Coogan and the other actors take a break, and the rest of the film follows a beleaguered Coogan as he hustles to script meetings, to interludes with his girlfriend Jenny (Kelly Macdonald), to costume fittings, to interviews with members of the press. Coogan hasn’t actually read “The Life and Opinions of Tristram Shandy, Gentleman,” but he’s picked up enough jargon to tell an interviewer that it was “postmodern before there was any modern to be post about.”
That makes the film postmodern, too, and Winterbottom has toyed with this kind of fractured storytelling before, notably in “24 Hour Party People.” That film, about the New Wave pop music of the 1970s and ’80s, also had Coogan in the leading role as a protagonist and talk-to-the-camera narrator who sometimes gets ahead of himself and sometimes forgets to tell us things. (The real-life person Coogan was playing, record exec Tony Wilson, has a brief cameo in “Tristram Shandy.”)
The screenplay is attributed to Martin Hardy, a pseudonym for Winterbottom’s long-time collaborator Frank Cottrell Boyce, who felt that since so much of the dialogue was improvised, he shouldn’t take full credit for the script under his own name. Coogan and Brydon do most of the imrovising, it seems; both British comics, they have often worked together before and have an easy chemistry. While in character, they regularly insult each other in a most amusing, most British fashion, and they engage in dueling Al Pacino impressions over the closing credits. What that has to do with Tristram Shandy, I have no idea.

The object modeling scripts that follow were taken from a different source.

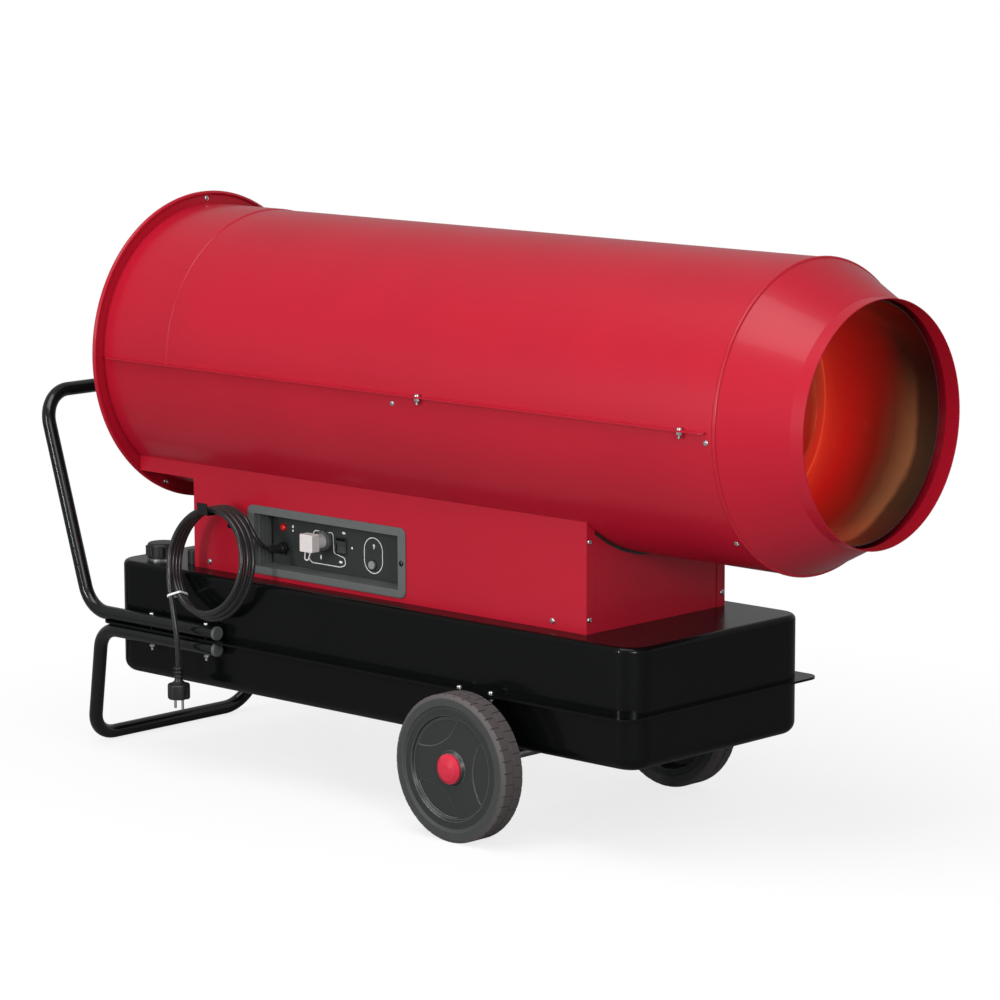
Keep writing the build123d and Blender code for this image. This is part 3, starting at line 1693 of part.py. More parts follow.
keep(axle_brackets, "axle_brackets")

# Wheels: a tyre with two rows of blocks, a hub with three shallow lens hollows, and a cap

wheel_axis = Axis((axle_x, 0, wheel_radius), (0, 1, 0))
wheel_plane = Plane(origin=(axle_x, 0, wheel_radius), x_dir=(0, 1, 0), z_dir=(1, 0, 0))
rim_radius = wheel_radius - tyre_wall
hub_face = wheel_outer_face - hub_inset
pattern_radius = rim_radius - hub_rim_width
lens_radius = pattern_radius - lens_margin


def wheel_turn(side, outline, mode=Mode.ADD):
    # A profile of (distance from the middle of the object, radius) turned about the axle.
    with BuildSketch(wheel_plane) as profile:
        with BuildLine():
            Polyline([(side * y, r) for y, r in outline], close=True)
        make_face()
    revolve(profile.sketch, axis=wheel_axis, mode=mode)


def wheel_face(side, distance):
    # The plane across the wheel at a distance from the middle, facing outwards.
    return Plane(origin=(axle_x, side * distance, wheel_radius), x_dir=(1, 0, 0), z_dir=(0, side, 0))


def cut_tread(side):
    # The central groove and the slots between the blocks, staggered from row to row.
    middle = wheel_inner_face + wheel_width / 2
    wheel_turn(
        side,
        [
            (middle - groove_width / 2, wheel_radius - tread_depth),
            (middle - groove_width / 2, wheel_radius + cut_over),
            (middle + groove_width / 2, wheel_radius + cut_over),
            (middle + groove_width / 2, wheel_radius - tread_depth),
        ],
        Mode.SUBTRACT,
    )
    half_block = 180 / tread_blocks
    for start, offset_turn in ((wheel_inner_face - cut_over, 0.0), (middle, half_block)):
        with BuildSketch(wheel_face(side, start)) as slots:
            with PolarLocations(wheel_radius, tread_blocks, start_angle=offset_turn):
                Rectangle(2 * tread_depth, slot_width)
        extrude(slots.sketch, amount=wheel_width / 2 + cut_over, mode=Mode.SUBTRACT)


for side, name in ((-1, "near"), (1, "far")):
    with BuildPart() as tyre:
        wheel_turn(
            side,
            [
                (wheel_inner_face + tyre_bead_inset, rim_radius),
                (wheel_inner_face, rim_radius + tyre_bead_rise),
                (wheel_inner_face, wheel_radius - tyre_shoulder),
                (wheel_inner_face + tyre_shoulder_width, wheel_radius),
                (wheel_outer_face - tyre_shoulder_width, wheel_radius),
                (wheel_outer_face, wheel_radius - tyre_shoulder),
                (wheel_outer_face, rim_radius + tyre_bead_rise),
                (wheel_outer_face - tyre_bead_inset, rim_radius),
            ],
        )
        cut_tread(side)
    keep(tyre, f"{name}_tyre")

    with BuildPart() as hub:
        bore = axle_radius + hub_bore_clearance
        wheel_turn(
            side,
            [
                (wheel_inner_face + hub_boss_inset, bore),
                (wheel_inner_face + hub_boss_inset, hub_boss_radius),
                (hub_face - hub_dish - hub_web, hub_boss_radius),
                (hub_face - hub_dish - hub_web, pattern_radius),
                (wheel_inner_face + hub_rim_inset, pattern_radius + hub_rim_draft),
                (wheel_inner_face + hub_rim_inset, rim_radius - slip_gap),
                (hub_face, rim_radius - slip_gap),
                (hub_face, pattern_radius),
                (hub_face - hub_dish, pattern_radius - hub_dish_draft),
                (hub_face - hub_dish, hub_boss_radius + hub_boss_flare),
                (hub_face, hub_boss_radius + hub_boss_step),
                (hub_face, bore),
            ],
        )
        for turn in lens_angles:
            with BuildSketch(wheel_face(side, hub_face - hub_dish)) as lens:
                Circle(lens_radius)
                with Locations(Location((0, 0), turn)):
                    with Locations((lens_radius + lens_inner, 0)):
                        Circle(lens_radius, mode=Mode.INTERSECT)
            extrude(lens.sketch, amount=-lens_depth, mode=Mode.SUBTRACT)
    keep(hub, f"{name}_hub")

    with BuildPart() as cap:
        wheel_turn(
            side,
            [
                (hub_face + cap_clearance, axle_radius + bearing_clearance),
                (hub_face + cap_clearance, cap_radius),
                (hub_face + cap_skirt, cap_radius),
                (wheel_outer_face + cap_shoulder_proud, cap_shoulder_radius),
                (wheel_outer_face + cap_proud, cap_flat_radius),
                (wheel_outer_face + cap_proud, 0),
                (wheel_outer_face, 0),
                (wheel_outer_face, axle_radius + bearing_clearance),
            ],
        )
    keep(cap, f"{name}_cap")

# Bolts and nuts of the tubes, the axle brackets and the barrel's seam


def bolt_with_nut(x, y, head_seat, nut_seat):
    # A bolt from a seat on top down through a nut under the lower seat.
    rod((x, y, nut_seat - nut_height - bolt_tip), (x, y, head_seat), bolt_radius)
    rod((x, y, head_seat), (x, y, head_seat + bolt_head_height), bolt_head_radius)
    with BuildSketch(Plane.XY.offset(nut_seat - nut_height)) as nut:
        with Locations((x, y)):
            RegularPolygon(bolt_head_radius, 6)
    extrude(nut.sketch, amount=nut_height)


with BuildPart() as bolts_and_nuts:
    for y in (-tube_offset, tube_offset):
        for x in tube_bolt_x:
            bolt_with_nut(x, y, handle_z + tube_radius, leg_z - tube_radius)
        for x in (axle_x - bracket_bolt_spread, axle_x + bracket_bolt_spread):
            bolt_with_nut(x, y, tank_seam + tank_sheet, bracket_top - bracket_plate)
    for side in (-1, 1):
        for x in seam_bolt_x:
            middle = side * (barrel_radius + seam_lip_width / 2)
            bolt_with_nut(x, middle, axis_height + barrel_sheet, axis_height - barrel_sheet)
keep(bolts_and_nuts, "bolts_and_nuts")


def pan_screw(seat, outward):
    # A domed screw: its head stands on the seat and its shank goes in through the sheet.
    out = Vector(*outward).normalized()
    place = Vector(*seat)
    rod(tuple(place - out * screw_length), tuple(place), screw_shank_radius)
    rod(tuple(place), tuple(place + out * screw_head_height), screw_head_radius)


with BuildPart() as panel_screws:
    for angle in cone_screw_angles:
        outward = Vector(*on_barrel(0, 1, angle)) - Vector(0, 0, axis_height)
        pan_screw(on_barrel(cone_screw_x, barrel_radius, angle), outward)
    for angle in ring_screw_angles:
        seat = on_barrel(barrel_rear, ring_screw_radius, angle)
        pan_screw(seat, (1, 0, 0))
    for angle in seam_screw_angles:
        outward = Vector(*on_barrel(0, 1, angle)) - Vector(0, 0, axis_height)
        pan_screw(on_barrel(seam_screw_x, barrel_radius, angle), outward)
    for side in (-1, 1):
        for x in side_screw_x:
            pan_screw((x, side * box_half_width, side_screw_z), (0, side, 0))
        for z in front_screw_z:
            pan_screw((box_front, side * front_screw_y, z), (1, 0, 0))
    for x, z in bezel_screws:
        pan_screw((x, bezel_face, z), (0, -1, 0))
    pan_screw((hook_screw[0], hook_face - hook_sheet, hook_screw[1]), (0, -1, 0))
keep(panel_screws, "panel_screws")
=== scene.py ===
from math import cos, pi, radians, sin

import bmesh
import bpy
from mathutils import Matrix, Vector


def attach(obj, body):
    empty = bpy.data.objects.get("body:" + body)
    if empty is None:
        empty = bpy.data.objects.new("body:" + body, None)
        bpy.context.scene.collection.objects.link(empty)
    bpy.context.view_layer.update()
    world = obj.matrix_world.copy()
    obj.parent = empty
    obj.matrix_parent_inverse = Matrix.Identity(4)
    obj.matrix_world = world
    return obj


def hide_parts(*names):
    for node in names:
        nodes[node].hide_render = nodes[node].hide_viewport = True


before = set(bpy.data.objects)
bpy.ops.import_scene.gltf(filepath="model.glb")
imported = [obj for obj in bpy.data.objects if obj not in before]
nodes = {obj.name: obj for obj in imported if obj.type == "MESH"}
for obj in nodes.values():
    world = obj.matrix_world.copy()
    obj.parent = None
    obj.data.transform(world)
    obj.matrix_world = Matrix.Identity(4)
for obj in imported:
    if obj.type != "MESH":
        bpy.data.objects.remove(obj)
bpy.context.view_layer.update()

scene = bpy.context.scene
mm = 0.001                  # a millimetre in Blender's metres
sharpAngle = radians(22)    # an edge that turns by more than this stays sharp
axisHeight, barrelRadius = 731.0, 255.0    # of the heater's barrel, in millimetres


def addObject(name, data):
    made = bpy.data.objects.new(name, data)
    scene.collection.objects.link(made)
    return made


def evenTurns(count, offset=0.0):
    # The angles of equal steps round a full turn. offset is a share of a step.
    return [2 * pi * (index + offset) / count for index in range(count)]


# The camera stands low in front of the outlet's near side, as in the photograph.
# Its place is in metres, its turns are in degrees, and its lens and sensor are in millimetres.
cameraSetup = {
    "place": (4.7505, -5.0109, 1.6435), "azimuth": 43.14, "elevation": 9.28, "roll": -0.138,
    "lens": 146.06, "sensor": 36.0,
}


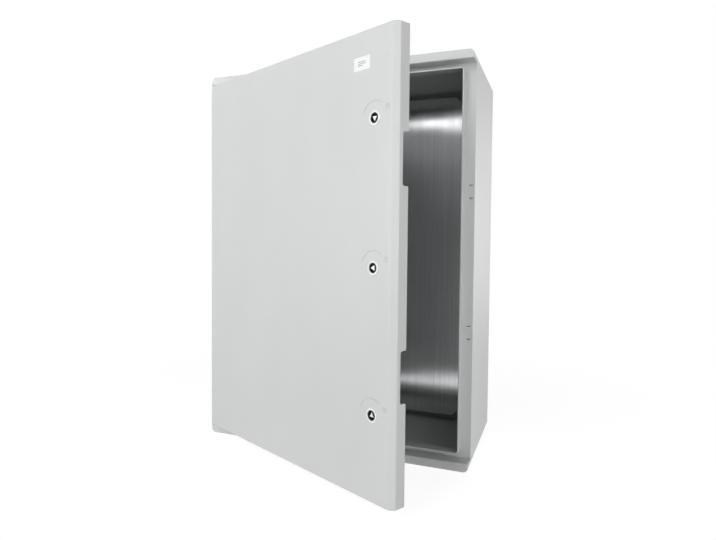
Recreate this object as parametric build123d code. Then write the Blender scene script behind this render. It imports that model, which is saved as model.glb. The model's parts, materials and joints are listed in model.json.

Coogan is a brilliant comedian, under-appreciated in America but highly prized in England. The version of himself that he plays here is arrogant and ornery, masked by a false layer of humility and friendliness. He’s the sort of character you would hate in real life but love to watch in a movie, where people other than yourself are the recipients of his scorn.
But the entire ensemble is good, including Naomie Harris as Coogan’s long-suffering assistant, Gillian Anderson as herself (flown in at the last minute to play a character who had been removed from the adaptation and has now been put back in), and Ian Hart as the film-within-a-film’s writer.
Winterbottom has achieved a Robert Altman kind of feel, with a large ensemble of characters talking over each other as the camera floats around unobtrusively. Parallels between the Tristram Shandy story and the present-day one emerge subtly, and the hassles of filmmaking are slyly and often hilariously addressed. I love the scene where cast members gather to watch footage from their movie and ruthlessly mock it, “Mystery Science Theater”-style (complete with their silhouettes against the screen, in some shots).
In fact, “Tristram Shandy: A Cock and Bull Story” comments on its own editing, adaptation and casting — indeed, on its very existence — right up to the end. It’s a movie about the making of a movie about a book that’s about the writing of a book. It’s extremely unfaithful to the content of the novel, obviously (since the novel wasn’t about making a movie), but very loyal to its deconstructionist, anything-goes spirit. I bet Laurence Sterne would be pleased with the film. Maybe someday I’ll get around to reading his book.